The confidence McComb displayed the night he first met Marsalis certainly wasn’t justified by the state of his career. At that time he had just left Motown, had just lost possession of his house, and had a wife and two young children to support. He was bitter about the broken promises of record companies, angry at the treatment of management and agents, yet he never once gave up belief in himself, or his talent. The night his mortgage was foreclosed, he sat down and wrote a song called “Keep Pushin' On.”
That number became the basis for what would be his first recording with a major, “Love Stories” on Columbia. “That song is about my love for my music. Other songs are about my love for my wife, for my children, my friends, my love of God. I was brought up in the church, singing gospel, just like Liz,” his cousin, gospel-queen and Paris resident, Liz McComb. “That’s were I found my voice, found my vocation, found my faith. And I’ve kept at it, I have never given up and never will, because it is my life.”

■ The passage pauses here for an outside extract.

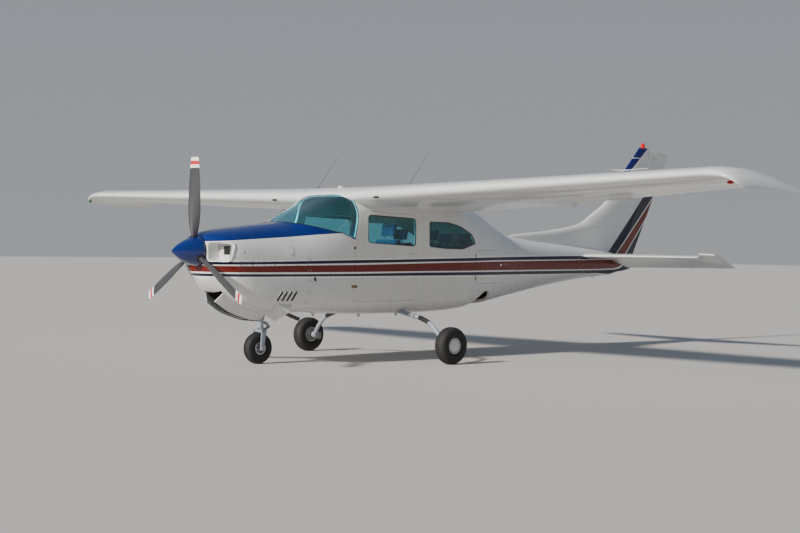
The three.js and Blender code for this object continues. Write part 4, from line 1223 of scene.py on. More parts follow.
def skin_of(form: Piece, name: str, region: Piece | None, holes: Sequence[Piece] = ()) -> Piece:
    """A part of a form's surface.

    Args:
        form: the closed form.
        name: the piece's name.
        region: the solid that the part lies in.
        holes: solids that open it.

    Returns:
        The open skin.
    """
    piece = copy_of(form, name)
    if region:
        cut(piece, slotted(region, 1), "INTERSECT")
    if holes:
        tool = join("tool", list(holes)) if len(holes) > 1 else holes[0]
        cut(piece, slotted(tool, 1))
    remove_slot(piece, 1)
    return piece


def remove_slot(piece: Piece, index: int) -> None:
    """Deletes the faces in one of a piece's material slots.

    Args:
        piece: the piece.
        index: the slot.
    """
    piece.active_material_index = index
    with editing(piece, "FACE"):
        bpy.ops.mesh.select_all(action="DESELECT")
        bpy.ops.object.material_slot_select()
        bpy.ops.mesh.delete(type="FACE")


HULL = Hull()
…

A big part of that life is his Fender Rhodes. "Man, I tell you, you prick that piano with a pin and my blood will come out, because it is a part of me! Once a record company wanted to sign me, but only as a singer, not on keyboards, and I said ‘no!’ They wanted to dress me up in sexy clothes and make me a sex symbol! I said, 'Why do you say you want to sign me if you want to do that, because that’s not me!' I sit down in front of the piano and sing my heart out and play my ass off. That’s what I do, and I admire people like Stevie Wonder or Billie Joel because that’s what they’ve been doing their whole careers, and that’s who they are. The public can never know you if you don’t know yourself first!”